Both training courses for officers and NCOs last from six to eight weeks. The training is set up for the officers and NCOs to graduate at the same time so they can then train together, Buchanan said.
The old Light Leaders Course training outline is used to bring the officers and NCOs together to train in their subordinates’ positions so the soldiers, officers and NCOs learn to appreciate each other — it’s team building, Buchanan said.
The last part of the integration training prepares the officers and NCOs to train their own army’s basic training.
Eaton said all soldiers are being trained for mounted and dismounted patrolling, border work, checkpoint operations and small-unit urban operations.
“The training is not to the level of our Army given the time available,” Eaton said. “Eventually, they will catch up.”
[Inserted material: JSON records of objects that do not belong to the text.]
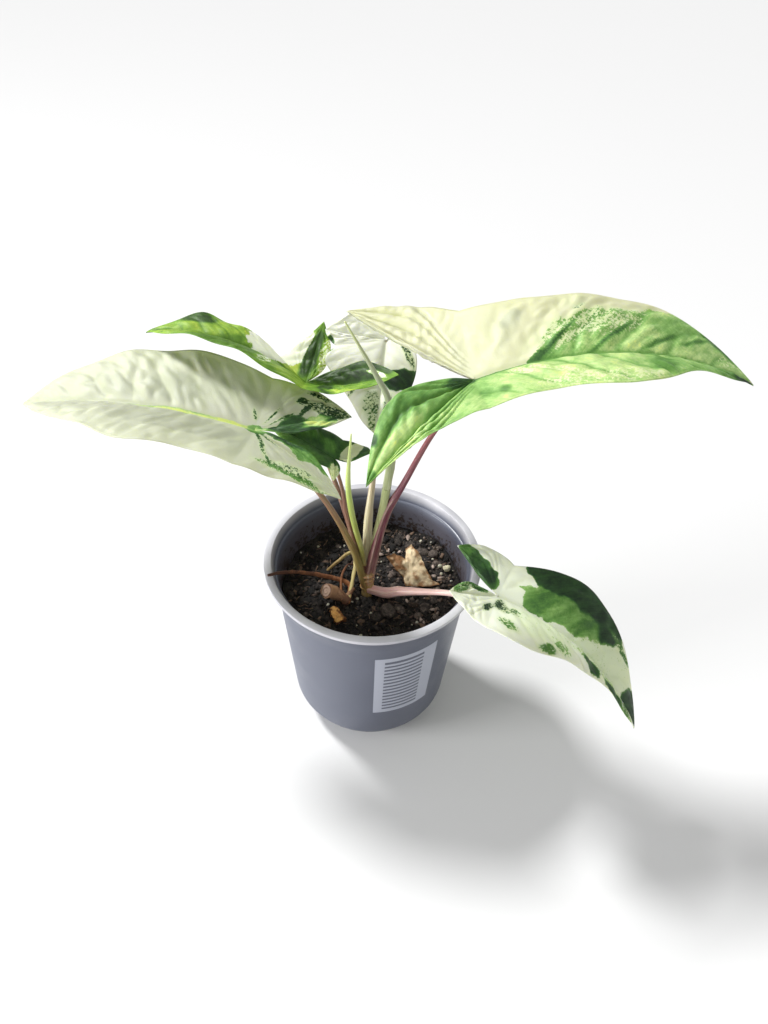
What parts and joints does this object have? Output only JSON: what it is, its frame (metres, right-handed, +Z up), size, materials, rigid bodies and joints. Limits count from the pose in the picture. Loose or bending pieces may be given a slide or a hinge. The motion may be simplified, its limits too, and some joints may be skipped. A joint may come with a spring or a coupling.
{
  "type": "potted variegated syngonium",
  "caption": "Young variegated arrowhead plant with white and green arrow-shaped leaves on thin maroon petioles, in a round tapered grey plastic nursery pot",
  "frame": {"origin": "centre of the pot's base, on the ground", "axes": "+Z up; +X to the right and +Y away from the viewer when the pot is seen from the front, with the largest leaf at the right"},
  "size_m": [0.3122, 0.1207, 0.2278],
  "materials": {
    "pot": "satin",
    "soil": "rough",
    "stems": "satin",
    "blade_right": "satin",
    "blade_left": "satin",
    "blade_upper_left": "satin",
    "blade_back": "satin",
    "blade_low_right": "satin",
    "blade_small": "satin",
    "rolled_leaf": "satin",
    "young_spear": "satin",
    "old_stem_roots": "rough",
    "dry_leaf": "matte",
    "bark_chip": "rough",
    "perlite_bit": "rough"
  },
  "bodies": {
    "root": {"pot": "pot", "soil": "soil", "stems": "stems", "blade_right": "blade_right", "blade_left": "blade_left", "blade_upper_left": "blade_upper_left", "blade_back": "blade_back", "blade_low_right": "blade_low_right", "blade_small": "blade_small", "rolled_leaf": "rolled_leaf", "young_spear": "young_spear", "old_stem_roots": "old_stem_roots", "dry_leaf": "dry_leaf", "bark_chip": "bark_chip", "perlite_bit": "perlite_bit"}
  },
  "joints": []
}
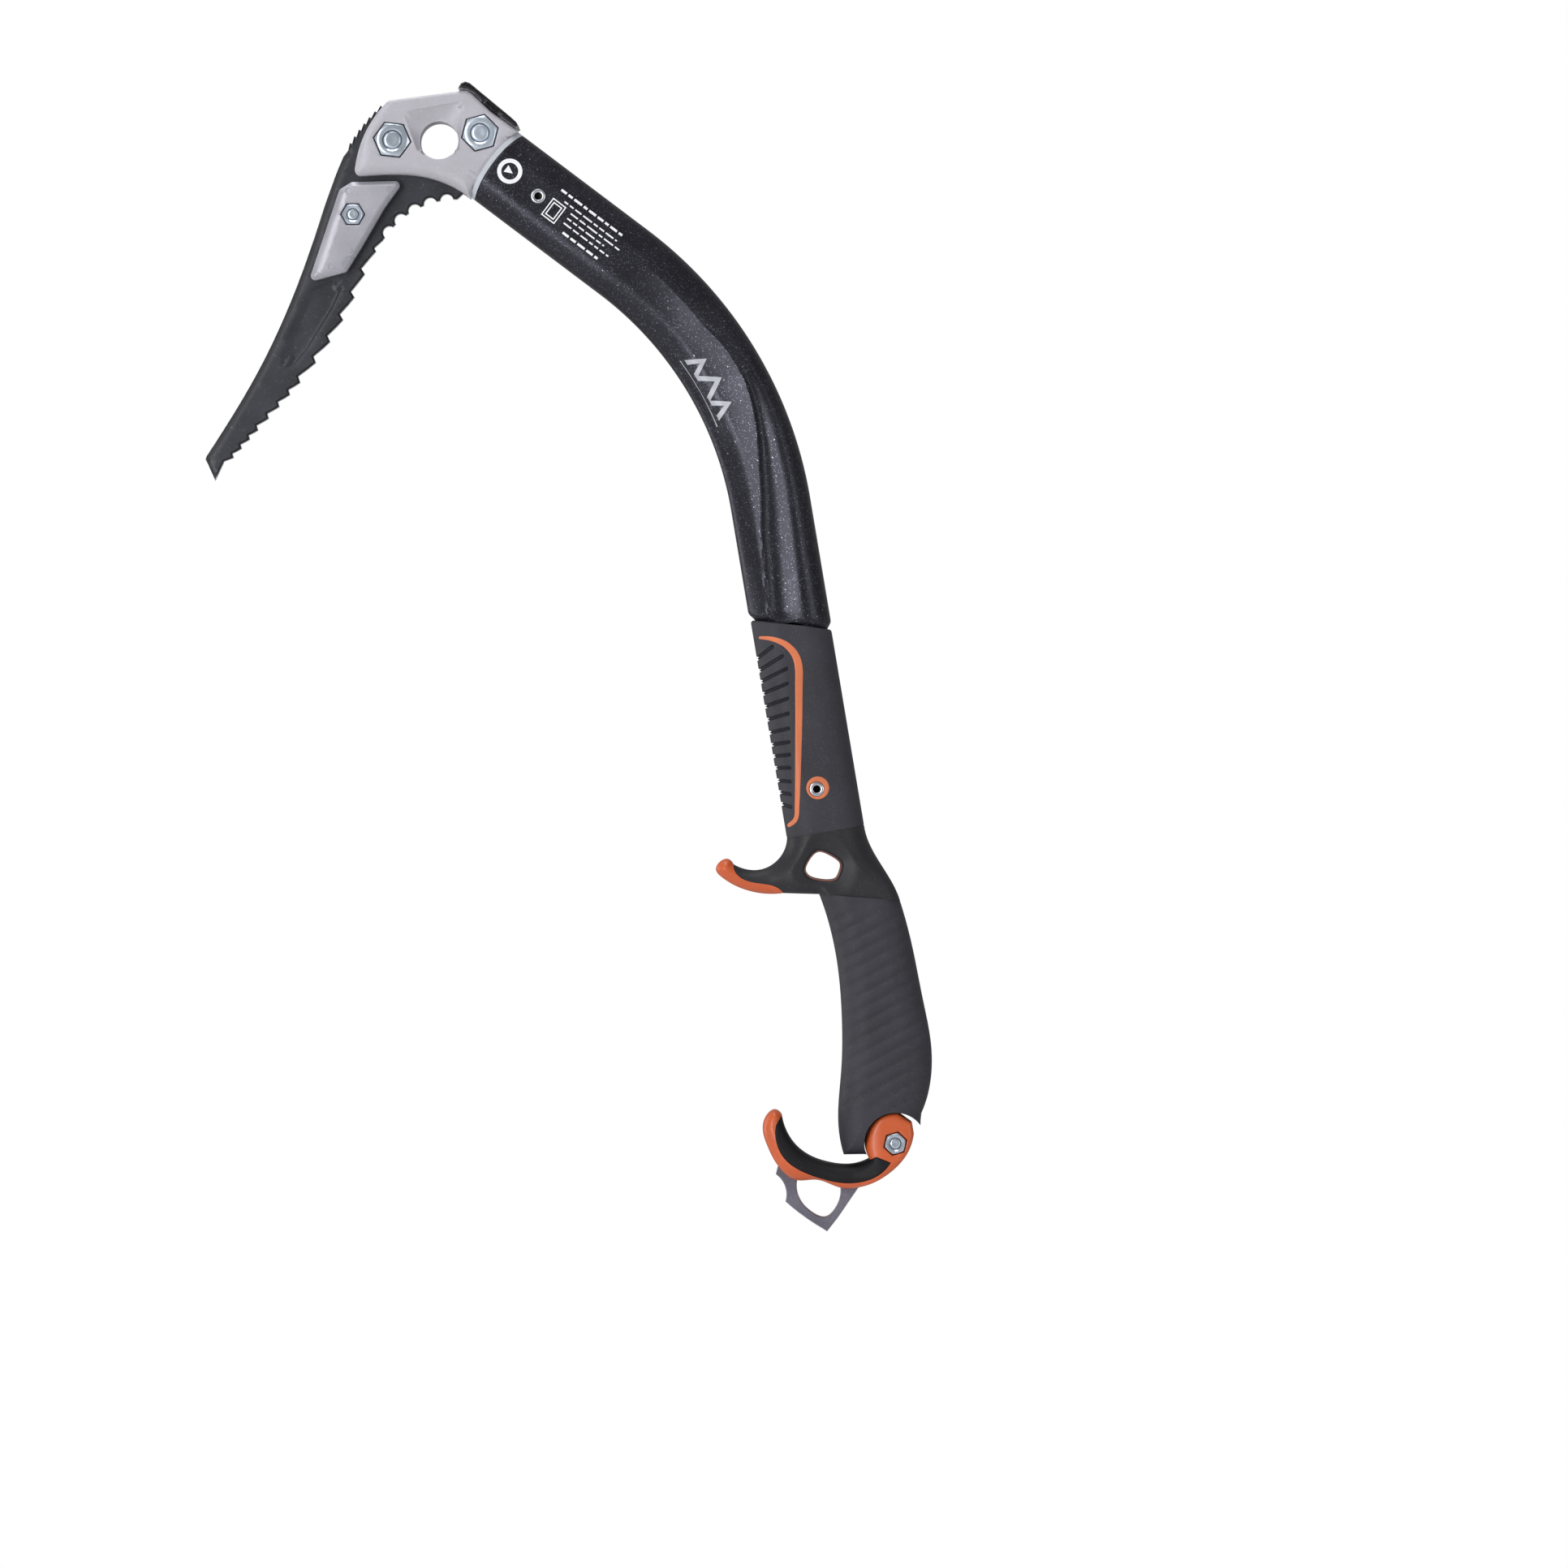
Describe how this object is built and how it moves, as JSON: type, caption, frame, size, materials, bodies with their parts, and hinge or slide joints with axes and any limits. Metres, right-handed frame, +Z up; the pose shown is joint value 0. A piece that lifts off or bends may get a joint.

Fuller said the primary mission of the newly trained Iraqi soldiers is to re-establish security in Iraq and protect themselves from outside threats.
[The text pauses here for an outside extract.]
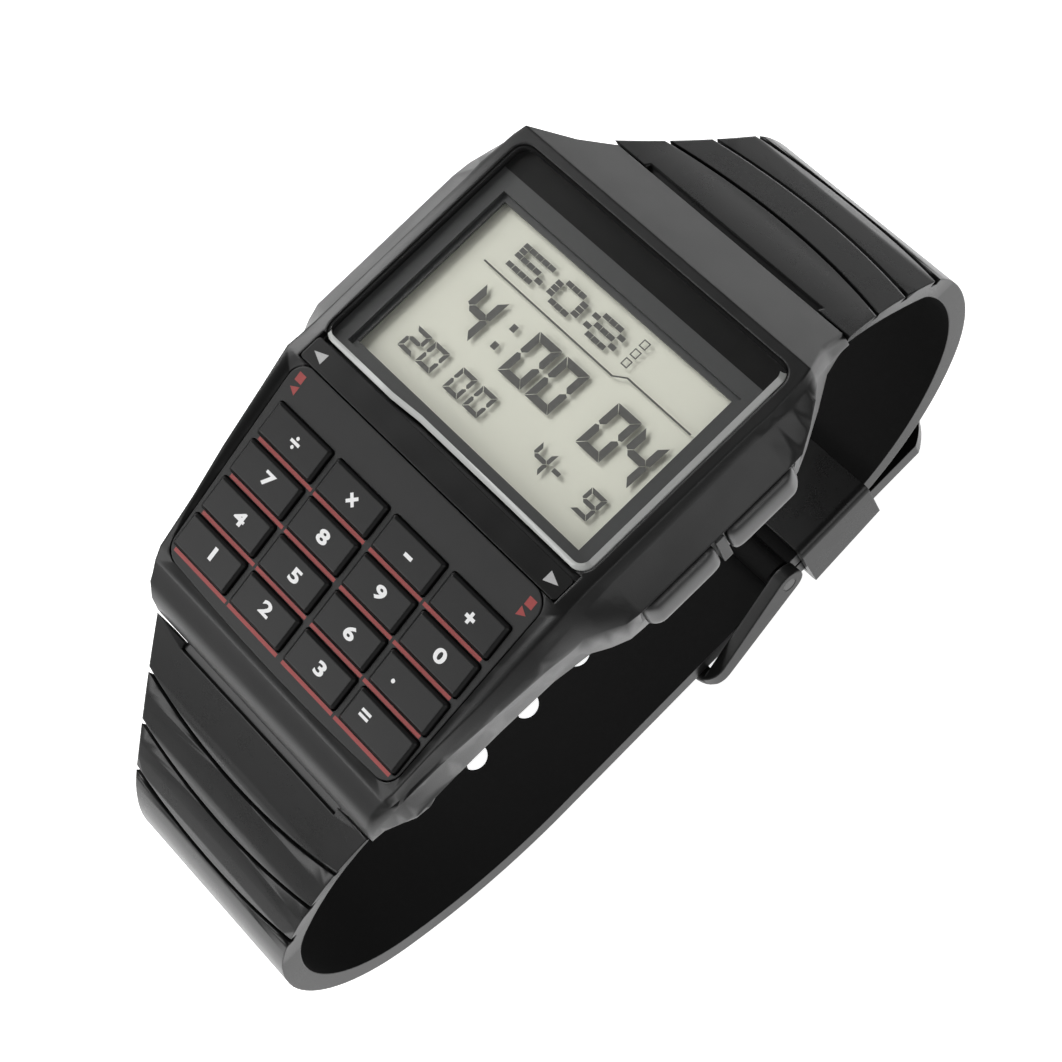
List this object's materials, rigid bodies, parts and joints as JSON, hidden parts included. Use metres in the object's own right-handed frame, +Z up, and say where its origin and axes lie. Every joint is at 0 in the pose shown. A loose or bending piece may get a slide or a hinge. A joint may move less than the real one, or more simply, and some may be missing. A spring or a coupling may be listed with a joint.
{
  "type": "calculator watch",
  "caption": "Black resin digital watch with a sloped calculator keypad, side buttons and a buckled resin strap, standing on the closed strap.",
  "frame": {"origin": "on the surface the watch stands on, below the middle of the strap loop", "axes": "+X towards 3 o'clock, +Y towards 12 o'clock, +Z up out of the display"},
  "size_m": [0.0366, 0.0741, 0.0449],
  "materials": {
    "black_resin": "moulded resin, satin",
    "strap_resin": "soft resin, satin",
    "gloss_black": "glossy",
    "key_black": "satin",
    "crystal_clear": "polished",
    "mask_print": "printed",
    "lcd_glass": "polarised",
    "reflector": "pearly film",
    "steel": "brushed",
    "spring_steel": "bright",
    "seal_rubber": "matte",
    "membrane_rubber": "matte",
    "board_green": "solder mask",
    "contact_film": "printed film",
    "module_plastic": "moulded",
    "chip_black": "epoxy",
    "brass": "plain"
  },
  "bodies": {
    "head": {"case_body": "black_resin", "crystal": "crystal_clear", "crystal_gasket": "seal_rubber", "display_mask": "mask_print", "lcd_panel": "lcd_glass", "backlight_panel": "reflector", "band_strip": "gloss_black", "keypad_plate": "gloss_black", "key_membrane": "membrane_rubber", "key_contact_sheet": "contact_film", "module_frame": "module_plastic", "connector_strips": "seal_rubber", "circuit_board": "board_green", "control_chip": "chip_black", "quartz_can": "steel", "battery": "steel", "battery_clip": "spring_steel", "buzzer_disc": "brass", "side_contacts": "spring_steel", "button_seals": "seal_rubber", "case_back": "steel", "case_back_gasket": "seal_rubber", "case_back_screws": "steel", "strap_spring_bars": "spring_steel"},
    "key_divide": {"key_divide": "key_black"},
    "key_times": {"key_times": "key_black"},
    "key_minus": {"key_minus": "key_black"},
    "key_plus": {"key_plus": "key_black"},
    "key_7": {"key_7": "key_black"},
    "key_8": {"key_8": "key_black"},
    "key_9": {"key_9": "key_black"},
    "key_0": {"key_0": "key_black"},
    "key_4": {"key_4": "key_black"},
    "key_5": {"key_5": "key_black"},
    "key_6": {"key_6": "key_black"},
    "key_point": {"key_point": "key_black"},
    "key_1": {"key_1": "key_black"},
    "key_2": {"key_2": "key_black"},
    "key_3": {"key_3": "key_black"},
    "key_equals": {"key_equals": "key_black"},
    "button_upper_right": {"button_upper_right": "black_resin", "button_clip_upper_right": "spring_steel"},
    "button_upper_left": {"button_upper_left": "black_resin", "button_clip_upper_left": "spring_steel"},
    "button_lower_right": {"button_lower_right": "black_resin", "button_clip_lower_right": "spring_steel"},
    "button_lower_left": {"button_lower_left": "black_resin", "button_clip_lower_left": "spring_steel"},
    "strap_short": {"strap_short": "strap_resin", "buckle_pin": "spring_steel"},
    "buckle_frame": {"buckle_frame": "black_resin"},
    "buckle_tongue": {"buckle_tongue": "spring_steel"},
    "keeper_loop": {"keeper_loop": "strap_resin"},
    "strap_long": {"strap_long": "strap_resin"}
  },
  "joints": [
    {"name": "key_divide_press", "type": "slide", "parent": "head", "child": "key_divide", "axis": [0, 0.2957, -0.9553], "range_m": [0, 0.00035], "stiffness_N_per_m": 300, "springref_m": -0.0003},
    {"name": "key_times_press", "type": "slide", "parent": "head", "child": "key_times", "axis": [0, 0.2957, -0.9553], "range_m": [0, 0.00035], "stiffness_N_per_m": 300, "springref_m": -0.0003},
    {"name": "key_minus_press", "type": "slide", "parent": "head", "child": "key_minus", "axis": [0, 0.2957, -0.9553], "range_m": [0, 0.00035], "stiffness_N_per_m": 300, "springref_m": -0.0003},
    {"name": "key_plus_press", "type": "slide", "parent": "head", "child": "key_plus", "axis": [0, 0.2957, -0.9553], "range_m": [0, 0.00035], "stiffness_N_per_m": 300, "springref_m": -0.0003},
    {"name": "key_7_press", "type": "slide", "parent": "head", "child": "key_7", "axis": [0, 0.2957, -0.9553], "range_m": [0, 0.00035], "stiffness_N_per_m": 300, "springref_m": -0.0003},
    {"name": "key_8_press", "type": "slide", "parent": "head", "child": "key_8", "axis": [0, 0.2957, -0.9553], "range_m": [0, 0.00035], "stiffness_N_per_m": 300, "springref_m": -0.0003},
    {"name": "key_9_press", "type": "slide", "parent": "head", "child": "key_9", "axis": [0, 0.2957, -0.9553], "range_m": [0, 0.00035], "stiffness_N_per_m": 300, "springref_m": -0.0003},
    {"name": "key_0_press", "type": "slide", "parent": "head", "child": "key_0", "axis": [0, 0.2957, -0.9553], "range_m": [0, 0.00035], "stiffness_N_per_m": 300, "springref_m": -0.0003},
    {"name": "key_4_press", "type": "slide", "parent": "head", "child": "key_4", "axis": [0, 0.2957, -0.9553], "range_m": [0, 0.00035], "stiffness_N_per_m": 300, "springref_m": -0.0003},
    {"name": "key_5_press", "type": "slide", "parent": "head", "child": "key_5", "axis": [0, 0.2957, -0.9553], "range_m": [0, 0.00035], "stiffness_N_per_m": 300, "springref_m": -0.0003},
    {"name": "key_6_press", "type": "slide", "parent": "head", "child": "key_6", "axis": [0, 0.2957, -0.9553], "range_m": [0, 0.00035], "stiffness_N_per_m": 300, "springref_m": -0.0003},
    {"name": "key_point_press", "type": "slide", "parent": "head", "child": "key_point", "axis": [0, 0.2957, -0.9553], "range_m": [0, 0.00035], "stiffness_N_per_m": 300, "springref_m": -0.0003},
    {"name": "key_1_press", "type": "slide", "parent": "head", "child": "key_1", "axis": [0, 0.2957, -0.9553], "range_m": [0, 0.00035], "stiffness_N_per_m": 300, "springref_m": -0.0003},
    {"name": "key_2_press", "type": "slide", "parent": "head", "child": "key_2", "axis": [0, 0.2957, -0.9553], "range_m": [0, 0.00035], "stiffness_N_per_m": 300, "springref_m": -0.0003},
    {"name": "key_3_press", "type": "slide", "parent": "head", "child": "key_3", "axis": [0, 0.2957, -0.9553], "range_m": [0, 0.00035], "stiffness_N_per_m": 300, "springref_m": -0.0003},
    {"name": "key_equals_press", "type": "slide", "parent": "head", "child": "key_equals", "axis": [0, 0.2957, -0.9553], "range_m": [0, 0.00035], "stiffness_N_per_m": 300, "springref_m": -0.0003},
    {"name": "button_upper_right_press", "type": "slide", "parent": "head", "child": "button_upper_right", "axis": [-1, 0, 0], "range_m": [0, 0.0006], "stiffness_N_per_m": 500, "springref_m": -0.0005},
    {"name": "button_upper_left_press", "type": "slide", "parent": "head", "child": "button_upper_left", "axis": [1, 0, 0], "range_m": [0, 0.0006], "stiffness_N_per_m": 500, "springref_m": -0.0005},
    {"name": "button_lower_right_press", "type": "slide", "parent": "head", "child": "button_lower_right", "axis": [-1, 0, 0], "range_m": [0, 0.0006], "stiffness_N_per_m": 500, "springref_m": -0.0005},
    {"name": "button_lower_left_press", "type": "slide", "parent": "head", "child": "button_lower_left", "axis": [1, 0, 0], "range_m": [0, 0.0006], "stiffness_N_per_m": 500, "springref_m": -0.0005},
    {"name": "short_strap_hinge", "type": "hinge", "parent": "head", "child": "strap_short", "pos_m": [0, 0.02203, 0.03585], "axis": [1, 0, 0], "range_deg": [-0.3, 0.3]},
    {"name": "long_strap_hinge", "type": "hinge", "parent": "head", "child": "strap_long", "pos_m": [0, -0.02181, 0.03364], "axis": [1, 0, 0], "range_deg": [-0.25, 0.25]},
    {"name": "buckle_frame_hinge", "type": "hinge", "parent": "strap_short", "child": "buckle_frame", "pos_m": [0, 0.01353, 0.00556], "axis": [1, 0, 0], "range_deg": [-0.5, 0.5]},
    {"name": "buckle_tongue_hinge", "type": "hinge", "parent": "strap_short", "child": "buckle_tongue", "pos_m": [0, 0.01353, 0.00556], "axis": [1, 0, 0], "range_deg": [-0.5, 3]},
    {"name": "keeper_slide", "type": "slide", "parent": "strap_short", "child": "keeper_loop", "axis": [0, 0.9986, 0.0523], "range_m": [-0.0006, 0.001]}
  ]
}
The operational air force has a squadron of helicopters and two C-130B aircraft. The navy has five 30-meter patrol boats with marine detachments and a fast patrol squadron, Eaton said.
As the mission continues, CMATT picks up more responsibilities. As of March, CMATT has been assigned to oversee not only the construction of the new army but also the development of the entire Iraqi armed forces, including the police, fire department, border patrol, Iraqi Civil Defense Corps, air force and the maritime components, Fuller said.
What was once known as CMATT is now also the Office of Security Cooperation. “It’s important to build up the (Iraqi armed forces) to allow the coalition forces to leave Iraq,” Buchanan said. “It won’t be a one-for-one replacement, but it will allow us to eventually move out.”
Is the Iraqi armed force ready to take care of the country alone?
“To a degree, the Iraqi army is not ready for high-intensity urban combat operations but is ready for low-level insurgency and peace-enforcement operations,” Eaton said. “Coalition forces will be needed for some time. What is missing is the view that they represent the legitimate armed forces and that they must confront the illegitimate forces out there.”